What could be going wrong then? Should we talk of good parenting? Of divorce cases? Of alcoholism? Of domestic violence? Of substance abuse? What about our community vitality? The list could go on…
In a few days, experts and authorities will meet with the Prime Minister to thrash out how to address mental health issues on a united footing. The task in front of those at the meeting is monumental given the worrying trends of increasing mental health issues.
The team will have to figure out answers to these above questions which would be equally challenging if not more than dealing with mental health issues.
The hope is that the heads of these agencies would come with an open mind and a common objective to tackle the issue. And that they will contemplate about our friends, family members and productive youth who are suffering silently and keep their interest above all other things.
This is an opportunity to also ensure those in the rural areas are catered to as well.
On their own, each of these agencies has tried but could not do much. We need a different approach – a collaborative one. We must make a start and begin with coordinated efforts and measures with a holistic view of the problems.

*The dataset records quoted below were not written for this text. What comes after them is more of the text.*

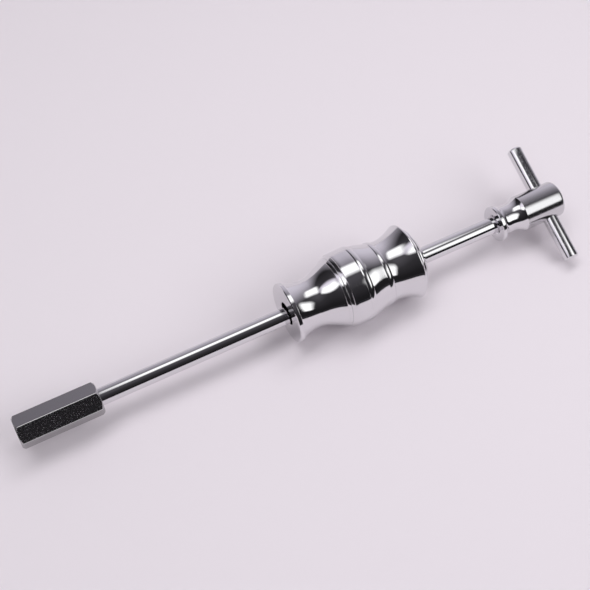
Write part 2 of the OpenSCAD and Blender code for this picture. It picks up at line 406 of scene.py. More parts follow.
def turning_tree():
    """Geometry nodes that turn an outline about the X axis into a closed body."""
    inputs = (("Outline", "Geometry"), ("Segments", "Int"), ("Material", "Material"))
    nodes, given = group_tree("turned_body", inputs, "Body")
    segments, material = given.output(1), given.output(2)
    count = nodes.add("GeometryNodeAttributeDomainSize", {"Geometry": given}, {"component": "MESH"})
    sizes = {"Size X": 1.0, "Size Y": 1.0, "Vertices X": segments + 1, "Vertices Y": count}
    grid = nodes.add("GeometryNodeMeshGrid", sizes)
    index = nodes.add("GeometryNodeInputIndex")
    column = (index / count).math("FLOOR")
    row = index - column * count
    angle = column / segments * math.tau
    point = nodes.add(
        "GeometryNodeSampleIndex",
        {"Geometry": given, "Value": nodes.add("GeometryNodeInputPosition"), "Index": row},
        {"data_type": "FLOAT_VECTOR", "domain": "POINT"},
    )
    parts = nodes.add("ShaderNodeSeparateXYZ", {0: point})
    radius = parts.output(1)
    around = {0: parts, 1: radius * angle.math("COSINE"), 2: radius * angle.math("SINE")}
    target = nodes.add("ShaderNodeCombineXYZ", around)
    moved = nodes.add("GeometryNodeSetPosition", {"Geometry": grid, "Position": target})
    merged = nodes.add("GeometryNodeMergeByDistance", {"Geometry": moved, "Distance": SAME_POINT})
    return made_real(nodes, merged, material)


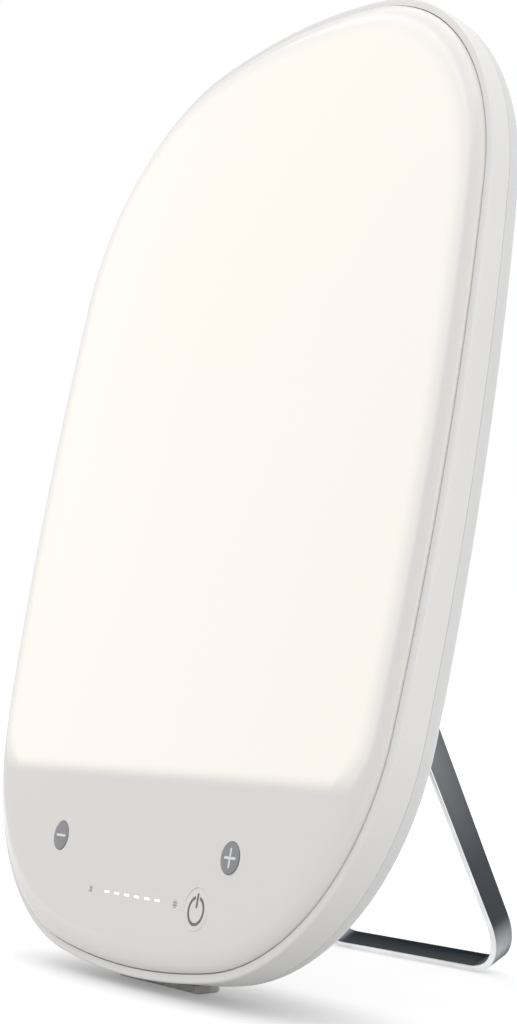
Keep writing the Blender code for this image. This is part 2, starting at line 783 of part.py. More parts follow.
def build_chassis(panel):
    mesh = plate("chassis_plate", [light_outline(SHEET_LAP)], CHASSIS_FRONT, CHASSIS_BACK)
    chassis = place(mesh, "chassis_plate", SHEET_METAL, panel)
    lips = []
    wings = []
    for side in (-1, 1):
        wing = side_band(-LIGHT_INSET, -WING_OFFSET)
        lip = side_band(-WING_OFFSET - LIP_THICKNESS, -WING_OFFSET)
        wings.append(plate("wing", [mirrored(wing, side)], CHASSIS_FRONT, CHASSIS_BACK))
        lips.append(plate("lip", [mirrored(lip, side)], GUIDE_FRONT,
                          (CHASSIS_FRONT + CHASSIS_BACK) / 2))
    join(chassis, guide(bundle("chassis_wings", wings), "chassis_wings", panel))
    join(chassis, guide(bundle("chassis_lips", lips), "chassis_lips", panel))


def build_strips(panel):
    low = GUIDE_FRONT + STRIP_MARGIN
    high = GUIDE_FRONT + GUIDE_THICKNESS - STRIP_MARGIN
    outer = -WING_OFFSET - LIP_THICKNESS - SEAT_GAP
    pitch = (STRIP_HIGH - STRIP_LOW) / LED_COUNT
    for side, name in ((-1, "led_strip_left"), (1, "led_strip_right")):
        band = side_band(outer - STRIP_THICKNESS, outer)
        strip = place(plate(name, [mirrored(band, side)], low, high), name, STRIP_BOARD, panel)
        leds = []
        for i in range(LED_COUNT):
            middle = STRIP_LOW + pitch / 2 + pitch * i
            root = side_x(outer - STRIP_THICKNESS / 2, middle)
            tip = side_x(outer - STRIP_THICKNESS - LED_HEIGHT, middle)
            near, far = sorted((side * root, side * tip))
            leds.append(block("led", (near, low + STRIP_MARGIN, middle - LED_LENGTH / 2),
                              (far, high - STRIP_MARGIN, middle + LED_LENGTH / 2)))
        join(strip, guide(bundle(name + "_leds", leds), name + "_leds", panel))


# Keys, light pipe and boards.

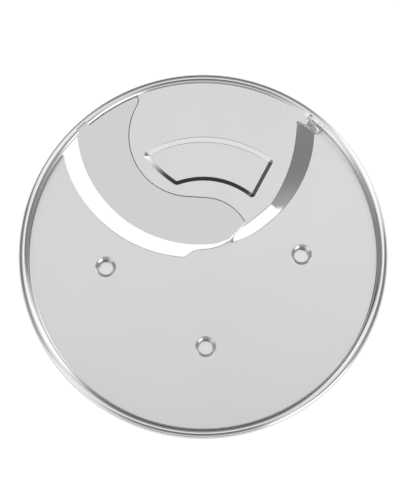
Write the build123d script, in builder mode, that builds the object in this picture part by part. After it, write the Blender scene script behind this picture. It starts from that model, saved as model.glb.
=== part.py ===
"""Slicing disc of a food processor: a pressed steel plate with a curved blade and three studs.

The plate is one sheet. Its rim is rolled into a bead, its floor carries the food, and a sector
of it is pressed up to carry the blade one slice above the floor. The blade lies flush in a
joggled shelf, and its edge faces a crescent throat that the slices fall through. Three hollow
studs hang below the floor, for the keyholes of a drive stem.

Millimetres, +Z up. The origin is on the axis of rotation, level with the ends of the studs.
Seen from above, the disc turns counter-clockwise.
"""

import os
from math import atan2, cos, degrees, hypot, radians, sin

from build123d import *

os.makedirs("parts", exist_ok=True)

# ---- driving dimensions ------------------------------------------------------------------
disc_radius = 100.0          # outside of the rim
sheet = 0.9                  # thickness of the plate
slice_height = 4.6           # top of the floor to the top of the blade
rim_rise = 6.0               # top of the floor to the crest of the bead

bead_radius = 2.7            # outside radius of the bead's crest
skirt_drop = 1.2             # rim's lower edge below the underside of the floor
hem_radius = 1.6             # outside radius of the turned-in lower edge of the rim
floor_bend = 0.6             # inside radius between the floor and the rim's wall

blade_sheet = 0.8            # thickness of the blade
seam_gap = 0.4               # between the blade and the plate, all round
bevel_width = 2.6            # ground on the underside of the cutting edge
edge_land = 0.12             # blunt thickness left at the cutting edge
shelf_margin = 7.5           # from the cutting edge back to the front of the shelf
joggle_lap = 1.0             # how far the shelf runs on under the raised sheet

stud_length = 7.0            # top of the floor to the end of a stud
stud_shank_radius = 4.7      # through the plate, and the neck below it
stud_flare = 0.5             # the mouth's countersink, in depth and in width
stud_mouth_radius = stud_shank_radius + stud_flare
stud_mouth_land = 0.1        # flat rim of the mouth
stud_collar_radius = stud_shank_radius + 1.2         # clamps the underside of the plate
stud_collar = 0.8
stud_head_radius = stud_shank_radius + 1.6           # passes the round end of a keyhole
stud_head = 2.0
stud_head_bevel = 0.5
stud_floor = 1.4             # thickness of the closed end
stud_throat_radius = stud_shank_radius - 0.55        # of the hollow, where it starts to flare
stud_well_radius = stud_shank_radius - 1.15          # flat bottom of the hollow

recess_depth = 1.8           # stiffening recess in the raised sector
recess_wall_run = 2.5        # width of its sloping wall, in plan
recess_corner = 2.4
hollow_lap = 1.0             # how far the hollow under raised sheet reaches into other metal

# ---- levels ------------------------------------------------------------------------------
floor_top = stud_length
floor_under = floor_top - sheet
deck_top = floor_top + slice_height
deck_under = deck_top - sheet
blade_under = deck_top - blade_sheet
crest_top = floor_top + rim_rise
crest_axis = crest_top - bead_radius
skirt_bottom = floor_under - skirt_drop
hem_axis = skirt_bottom + hem_radius
wall_foot = min(blade_under, crest_axis) - sheet     # of the bead's inner wall, at the deck
bend_axis = floor_top + floor_bend

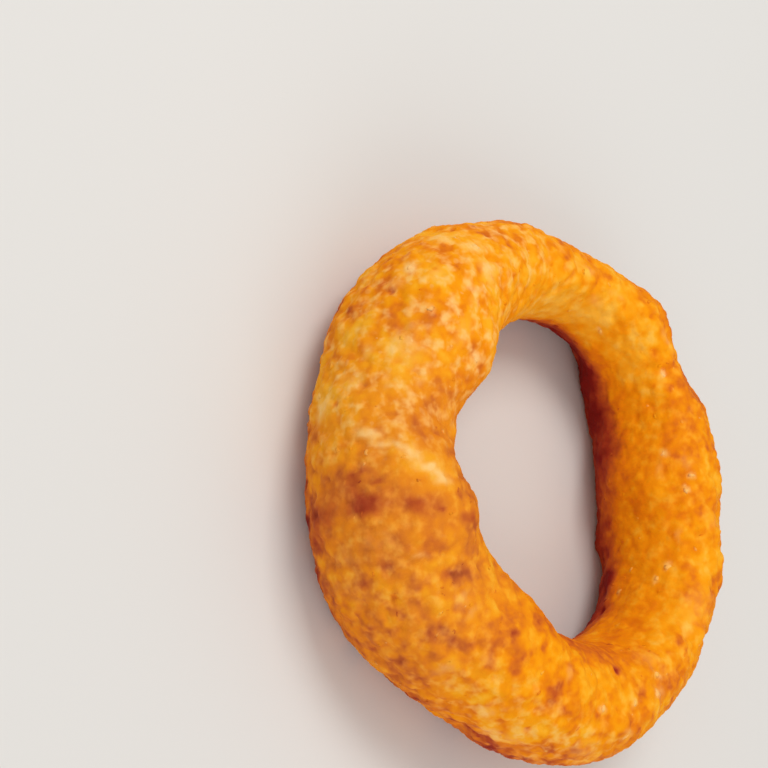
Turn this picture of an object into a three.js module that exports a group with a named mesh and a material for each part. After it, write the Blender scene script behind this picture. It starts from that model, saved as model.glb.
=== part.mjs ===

Any delay to implement concrete measures will put in danger many more lives. With time the challenges would only multiply. A new problem today is that we have thousands who have left to work abroad leaving their children with relatives and guardians. These children have emotional and psychological needs.
We live in a country where happiness of the people is at the front and centre of our welfare-driven development initiatives but that doesn’t mean we have with success held our people, particularly the young, from exposure to risky, often dangerous environments.
What we need from this meeting is not just commitment to act but action. We can only hope they do their homework well.